Chinese engineers have solved the problem by developing a technique that enables them to permanently freeze the top level of ice and prevent it from its daily pattern of melting and refreezing. Coolants are pumped into the earth ensuring that the ground near tunnels and pillars remains frozen.

There has been a certain amount of international scepticism regarding the sustainability of this solution and some have even predicted that the railroad will collapse within ten years. The Chinese authorities, however, maintain that they are confident of their technology.
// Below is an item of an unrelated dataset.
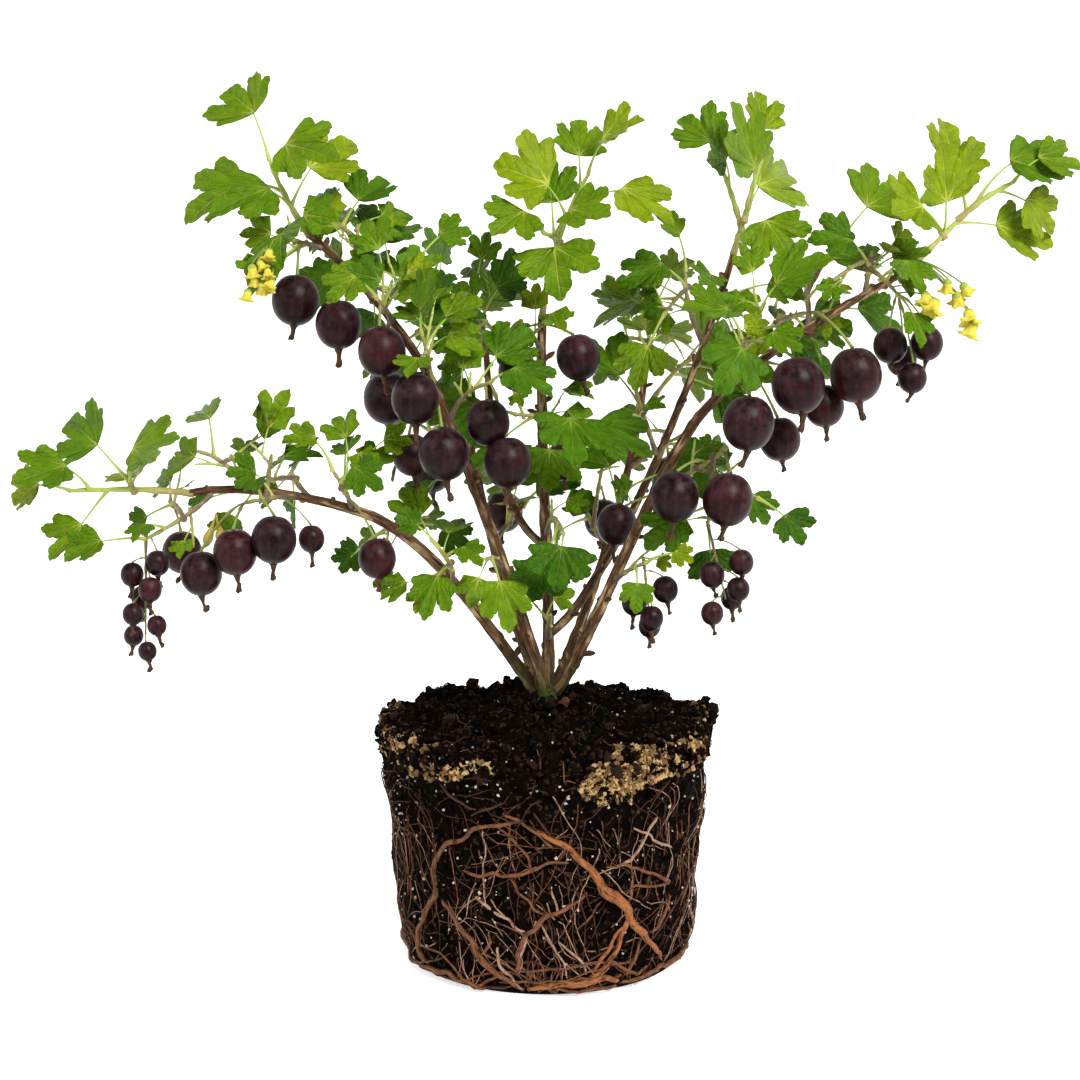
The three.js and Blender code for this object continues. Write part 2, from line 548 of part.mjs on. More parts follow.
/**
 * Every mass of foliage: the limb and the share of its length that it springs from, its twigs
 * (tip, leaves, blade width; the first is its stem, the others branch from it), its large
 * berries (centre, radius) and its clusters of small ones (top of the stalk, count, radius).
 */
const MASS_PLAN = [
  { name: "left_tip", on: "low_left_arm", at: 1,
    twigs: [[[-220, -42, 234], 3, 32], [[-196, -36, 240], 3, 36]] },
  { name: "left_clusters", on: "low_left_arm", at: 0.9,
    twigs: [[[-184, -52, 213], 2, 30], [[-178, -20, 226], 2, 34]],
    fruit: [[-172, -26, 203, 9.4]], clusters: [[[-185, -54, 208], 8, 6]] },
  { name: "left_crest", on: "low_left_arm", at: 0.72,
    twigs: [[[-162, -38, 252], 2, 34], [[-146, -18, 246], 2, 34]] },
  { name: "left_berries", on: "low_left_arm", at: 0.5,
    twigs: [[[-138, -56, 230], 3, 30], [[-128, -34, 250], 1, 34]],
    fruit: [[-159, -52, 197, 9.7], [-142, -60, 208, 10], [-124, -62, 214, 10.3],
      [-108, -52, 213, 6]] },
  { name: "left_rear", on: "low_left_arm", at: 0.36,
    twigs: [[[-122, 0, 240], 3, 36], [[-144, 2, 230], 2, 34]] },
  { name: "left_middle", on: "low_left_arm", at: 0.12,
    twigs: [[[-98, -50, 244], 3, 34], [[-86, -20, 248], 2, 34]],
    fruit: [[-78, -52, 204, 8.8]] },
  { name: "left_inner", on: "low_left_bough", at: 0.6,
    twigs: [[[-50, -46, 208], 3, 33], [[-52, -48, 192], 1, 28]] },
  { name: "left_inner_rear", on: "low_left_bough", at: 0.78,
    twigs: [[[-66, 6, 214], 3, 36], [[-84, 2, 206], 2, 34]] },
  { name: "upper_left_tip", on: "upper_left_arm", at: 1,
    twigs: [[[-131, 2, 386], 5, 37]] },
  { name: "upper_left_spur", on: "upper_left_arm", at: 0.92,
    twigs: [[[-126, -10, 350], 3, 33]],
    fruit: [[-118, -14, 321, 11.3]] },
  { name: "upper_left_crest", on: "upper_left_arm", at: 0.74,
    twigs: [[[-90, 2, 356], 3, 38], [[-102, 16, 358], 2, 28]],
    fruit: [[-97, -24, 310, 10.8]] },
  { name: "upper_left_berries", on: "upper_left_arm", at: 0.46,
    twigs: [[[-78, -34, 322], 2, 30], [[-62, -16, 336], 2, 28]],
    fruit: [[-76, -36, 298, 11.1], [-76, 0, 274, 11.9]] },
  { name: "upper_left_lower", on: "upper_left_arm", at: 0.14,
    twigs: [[[-57, -44, 306], 3, 28]],
    fruit: [[-60, -48, 277, 11.1], [-47, -50, 252, 11.6], [-64, -14, 248, 9.4]] },
  { name: "upper_left_rear", on: "upper_left_arm", at: 0.58,
    twigs: [[[-86, 24, 330], 3, 36], [[-68, 22, 318], 2, 36]] },
  { name: "middle_left", on: "upper_left_bough", at: 0.94,
    twigs: [[[-26, -44, 284], 2, 30]],
    fruit: [[-27, -46, 266, 10.1], [-18, -50, 248, 11.1]] },
  { name: "middle_left_low", on: "upper_left_bough", at: 0.5,
    twigs: [[[-28, -46, 202], 2, 30]] },
  { name: "inner_left", on: "inner_left_bough", at: 1,
    twigs: [[[-38, 22, 322], 4, 32], [[-26, 8, 306], 3, 30]] },
  { name: "centre_tip", on: "centre_stem", at: 1,
    twigs: [[[20, 12, 380], 4, 35], [[-1, 8, 352], 4, 33]] },
  { name: "centre_upper", on: "centre_stem", at: 0.92,
    twigs: [[[-12, 0, 310], 3, 34]],
    fruit: [[15, -10, 294, 10.4], [-14, 2, 287, 9.2]] },
  { name: "centre_middle", on: "centre_stem", at: 0.7,
    twigs: [[[4, -14, 262], 4, 36], [[-14, -2, 266], 2, 32]],
    fruit: [[8, -6, 244, 8.7]] },
  { name: "centre_lower", on: "centre_stem", at: 0.45,
    twigs: [[[8, -26, 212], 3, 34]] },
  { name: "centre_foot", on: "centre_stem", at: 0.15,
    twigs: [[[2, -20, 172], 1, 27]] },
  { name: "inner_right_tip", on: "inner_right_bough", at: 1,
    twigs: [[[98, 22, 364], 3, 42], [[86, 30, 382], 2, 33], [[104, 30, 386], 1, 32]] },
  { name: "inner_right_upper", on: "inner_right_bough", at: 0.8,
    twigs: [[[68, 26, 334], 3, 34], [[94, 14, 324], 3, 32], [[58, 22, 314], 2, 38]] },
  { name: "inner_right_middle", on: "inner_right_bough", at: 0.55,
    twigs: [[[42, 14, 282], 3, 38], [[72, 54, 290], 3, 36]] },
  { name: "inner_right_lower", on: "inner_right_bough", at: 0.36,
    twigs: [[[36, 8, 232], 3, 38]],
    fruit: [[34, -2, 213, 9.7]] },
  { name: "right_low_clusters", on: "right_bough", at: 0.5,
    twigs: [[[46, -40, 200], 2, 30]],
    clusters: [[[48, -40, 194], 4, 6.5]] },
  { name: "right_low", on: "right_bough", at: 0.8,
    twigs: [[[84, -38, 254], 3, 34], [[98, -36, 230], 2, 26], [[76, -28, 216], 2, 28]],
    fruit: [[59, -48, 232, 11.1], [83, -50, 231, 11.6]], clusters: [[[84, -36, 206], 5, 6.3]] },
  { name: "right_berries", on: "right_arm", at: 0.28,
    twigs: [[[90, -34, 304], 3, 34], [[102, -20, 320], 2, 30]],
    fruit: [[115, -46, 283, 12.4], [92, -50, 266, 11.9], [110, -20, 256, 9.8],
      [130, -24, 272, 9.4]] },
  { name: "right_crest", on: "right_arm", at: 0.58,
    twigs: [[[122, 2, 336], 3, 36], [[140, 6, 348], 2, 36]],
    fruit: [[143, -34, 287, 12.1]] },
  { name: "right_outer", on: "right_arm", at: 0.82,
    twigs: [[[154, -4, 344], 3, 34], [[164, -18, 324], 2, 30], [[134, -18, 330], 2, 38]],
    fruit: [[161, -20, 300, 8], [178, -20, 301, 7.7], [171, -24, 285, 6.8], [170, 0, 292, 7.2]] },
  { name: "right_tip", on: "right_arm", at: 1,
    twigs: [[[206, 8, 368], 4, 36], [[184, 4, 358], 3, 36], [[222, 6, 376], 2, 28]] },
  { name: "right_rear", on: "right_arm", at: 0.44,
    twigs: [[[112, 28, 316], 3, 38], [[134, 24, 314], 2, 36]] },
  { name: "rear_left_tip", on: "rear_left_bough", at: 1,
    twigs: [[[-52, 98, 314], 4, 38], [[-34, 104, 304], 3, 36], [[-66, 84, 302], 2, 36]] },
  { name: "rear_left_middle", on: "rear_left_bough", at: 0.7,
    twigs: [[[-66, 70, 256], 3, 38], [[-56, 102, 254], 3, 36]],
    fruit: [[-60, 86, 230, 11]] },
  { name: "rear_left_low", on: "rear_left_bough", at: 0.48,
    twigs: [[[-12, 72, 212], 3, 38], [[-22, 92, 234], 3, 34]],
    fruit: [[-22, 86, 208, 10]] },
  { name: "rear_right_tip", on: "rear_right_bough", at: 1,
    twigs: [[[56, 100, 308], 4, 38], [[38, 104, 298], 3, 36], [[74, 84, 296], 2, 36]] },
  { name: "rear_right_middle", on: "rear_right_bough", at: 0.7,
    twigs: [[[74, 68, 252], 3, 38], [[64, 100, 250], 3, 36]],
    fruit: [[66, 86, 226, 11]] },
  { name: "rear_right_low", on: "rear_right_bough", at: 0.48,
    twigs: [[[20, 76, 210], 3, 38], [[30, 96, 232], 3, 34]],
    fruit: [[30, 88, 204, 10]] },
];

/** Foot and first direction of a mass's twig: its stem is on the bough, the rest on the stem. */
function twigFoot(plan, order, end, stem) {
  if (order > 0) {
    const point = stem.getPoint(FORK_FIRST + FORK_STEP * (order - 1));
    return { point, direction: end.clone().sub(point).normalize() };
  }
  const bough = boughs[plan.on];
  const towards = end.clone().sub(bough.curve.getPoint(plan.at)).normalize();
  return onBough(bough, plan.at, towards, TWIG_FOOT_RADIUS);
}

/** Grows the twigs and the fruit of one mass, and claims their room. */
function growTwigs(plan, seed) {
  const random = seeded(seed);
  const twigs = [];
  for (const [order, [tip, leaves, width]] of plan.twigs.entries()) {
    const end = vector(tip);
    const { point, direction } = twigFoot(plan, order, end, twigs[0]?.curve);
    const radii = [TWIG_FOOT_RADIUS, TWIG_TIP_RADIUS];
    twigs.push({ curve: twigCurve(point, direction, end), radii, leaves, width });
  }
  const fruit = [...(plan.fruit ?? [])];
  for (const [top, count, radius] of plan.clusters ?? []) {
    const end = vector(top);
    const hold = holdPoint(twigs, end);
    end.z -= CLUSTER_STEP * radius * (count - 1);
    const curve = new StraightRuns(new THREE.LineCurve3(hold, end), 1);
    twigs.push({ curve, radii: [CLUSTER_STALK_RADIUS, STALK_RADIUS], leaves: 0, width: 0 });
    fruit.push(...cluster(top, count, radius, random));
  }
  for (const { curve } of twigs) claimLimb(plan.name, curve, TWIG_FOOT_RADIUS, TWIG_FOOT_RADIUS);
  for (const [x, y, z, radius] of fruit) {
    claim(plan.name, "fruit", new THREE.Vector3(x, y, z), radius * FRUIT_STRETCH + CLEAR);
  }
  return { plan, twigs, fruit, random };
}

/** The point on a mass's twigs that a stalk from a place hangs from: near it, and above it. */
function holdPoint(twigs, place) {
  let best;
  let least = Infinity;
  for (const { curve } of twigs) {
    for (let step = 3; step <= HOLD_STEPS; step += 1) {
      const point = curve.getPoint(step / HOLD_STEPS);
      const below = Math.max(0, place.z + STALK_RISE - point.z);
      const cost = point.distanceTo(place) + HOLD_FALL * below;
      if (cost < least) [best, least] = [point, cost];
    }
  }
  return best;
}

/** One leaf of a twig where there is room for it, turned on round the twig until there is. */
function growLeaf(owner, curve, order, width, first, random) {
  const share = Math.max(LEAF_LOWEST, 1 - (order * LEAF_SPACING) / curve.getLength());
  const size = width * between(BLADE_SIZE, random);
  for (let attempt = 0; attempt < LEAF_TRIES; attempt += 1) {
    const turn = first + order * GOLDEN_TURN + attempt * RETRY_TURN;
    const direction = petioleDirection(curve.getTangent(share), order, turn);
    const leaf = leafPlace(curve.getPoint(share), direction, size, random);
    const petiole = [0.5, 1].map((t) => leaf.start.clone().lerp(leaf.base, t));
    const balls = bladeBalls(leaf);
    const room = LEAF_ROOM * leaf.radius;
    if (isClear(owner, petiole, PETIOLE_RADIUS) && isClear(owner, balls, room)) {
      for (const ball of balls) claim(owner, "leaf", ball, room);
      return leaf;
    }
  }
  return null;
}

/** The leaves of one mass, round each twig from its tip back. */
function growLeaves({ plan, twigs, random }) {
  const leaves = [];
  for (const { curve, leaves: count, width } of twigs) {
    const first = 2 * Math.PI * random();
    for (let order = 0; order < count; order += 1) {
      const leaf = growLeaf(plan.name, curve, order, width, first, random);
      if (leaf) leaves.push(leaf);
    }
  }
  return leaves;
}

/** Fuses a mass: twigs, petioles and blades, stalks and berries. */
function fuseMass({ twigs, fruit }, leaves) {
  const pieces = twigs.map(({ curve, radii }) => solid(limb(curve, ...radii, TWIG_SIDES)));
  pieces.push(...leaves.map(leafSolid));
  for (const row of fruit) {
    const top = new THREE.Vector3(row[0], row[1], row[2] + FRUIT_STRETCH * row[3]);
    const hold = holdPoint(twigs, top);
    pieces.push(berry(row, hold.addScaledVector(hold.clone().sub(top).normalize(), STALK_SINK)));
  }
  return pieces.reduce((whole, piece) => whole.add(piece));
}

// --- The whole bush ---

const soil = new THREE.MeshStandardMaterial({ color: 0x2a201a, roughness: 0.95 });
const bark = new THREE.MeshStandardMaterial({ color: 0x85756a, roughness: 0.8 });
const foliage = new THREE.MeshStandardMaterial({ color: 0x5f9420, roughness: 0.6 });

const bush = new THREE.Group();
const ball = THICK_ROOTS.reduce((whole, root) => whole.add(thickRoot(root)), rootBall());
bush.add(meshOf("root_ball", ball, soil));
bush.add(meshOf("stool", stool(), bark));
for (const [name, { curve, foot, tip }] of Object.entries(boughs)) {
  bush.add(meshOf(name, solid(limb(curve, foot, tip, BOUGH_SIDES)), bark));
}
const masses = MASS_PLAN.map((plan, index) => growTwigs(plan, FIRST_SEED + SEED_STEP * index));
for (const mass of masses) {
  const name = `foliage_${mass.plan.name}`;
  bush.add(meshOf(name, fuseMass(mass, growLeaves(mass)), foliage));
}

export default bush;
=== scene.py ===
"""A young gooseberry bush in fruit, on its bare root ball.

Limbs, twigs, leaves and berries grow from the same plan and by the same seeded rule as the model's
own solids, and are carried on from them to finer twigs, young leaves, buds, flowers and roots.
Lengths are millimetres and are turned into metres where a mesh is made. +Z is up, -Y the front.
"""

import json
import math
from collections import namedtuple
from functools import partial
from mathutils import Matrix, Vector

import bpy
import numpy as np

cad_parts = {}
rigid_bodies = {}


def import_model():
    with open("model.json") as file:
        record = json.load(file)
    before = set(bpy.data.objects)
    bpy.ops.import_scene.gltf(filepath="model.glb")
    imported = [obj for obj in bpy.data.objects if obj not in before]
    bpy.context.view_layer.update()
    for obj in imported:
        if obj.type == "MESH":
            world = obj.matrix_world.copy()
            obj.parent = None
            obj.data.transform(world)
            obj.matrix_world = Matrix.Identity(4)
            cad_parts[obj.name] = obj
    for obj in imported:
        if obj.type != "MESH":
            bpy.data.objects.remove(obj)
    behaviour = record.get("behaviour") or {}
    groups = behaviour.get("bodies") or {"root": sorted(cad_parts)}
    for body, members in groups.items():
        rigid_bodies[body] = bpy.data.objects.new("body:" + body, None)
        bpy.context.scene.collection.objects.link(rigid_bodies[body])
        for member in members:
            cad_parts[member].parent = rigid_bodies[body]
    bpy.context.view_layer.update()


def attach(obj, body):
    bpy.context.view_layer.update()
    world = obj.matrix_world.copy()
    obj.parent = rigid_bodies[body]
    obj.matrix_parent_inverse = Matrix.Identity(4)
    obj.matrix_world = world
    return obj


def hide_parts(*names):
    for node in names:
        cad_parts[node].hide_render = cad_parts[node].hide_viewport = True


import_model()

MM = 0.001

# --- Root ball and stool, as in the model ---
BALL_HEIGHT = 115  # flat underside to rim
BALL_RIM_RADIUS = 81
BALL_FOOT_RADIUS = 70
BALL_MOUND = 10  # rise of the soil from the rim to the stool
BALL_LUMP = 1.4  # how far the moulded side strays from round
STOOL_RADIUS = 11
STOOL_CENTRE = np.array([0.0, 0.0, BALL_HEIGHT + BALL_MOUND + 1])

# Below, a pair holds the limits that a number is picked between, and angles are in radians.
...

Flagging off the first train from Golmud to Lhasa, which left on Saturday morning, President Hu Jintao made a speech urging people to "learn from the spirit of the Qinghai-Lhasa railway." A railway engineer aboard the Beijing-Lhasa train earnestly explains to me that Mr. Hu was referring to the spirit of "meeting even impossible challenges." For the Chinese passengers on the train there is a definite self-congratulatory air. "We can do anything we put our mind to," says one beaming journalist from China Central Television.

The destruction that the railway may cause to the pristine environment of the Tibetan plateau, home to the endangered Tibetan antelope, and the new health risks that Tibetans may now be exposed to are not much discussed.

For the passengers it is the thrill of making what for most is their first trip to Tibet, coupled with marvel over the possibility of making this trip at all, that is foremost in their mind.

At every stop on the first leg of the journey — Shijiazhang the grimy capital of Henan, Xian home to the famous Terracotta Warriors, and Lanzhou, the gateway to the Gobi desert — the train is greeted by a gaggle of local journalists. The platforms are unusually clean and bustle free. No-littering rules are strictly enforced. The stops are between 10 and 15 minutes long and the train's strict timetable is kept to the minute.

Back aboard the train, this correspondent watches the passing scenes with languid pleasure: green fields, snaking rivers, dusty villages. But Day One has only been an appetiser. The visual spectacle the second day promises is the gourmet main course that still lies ahead.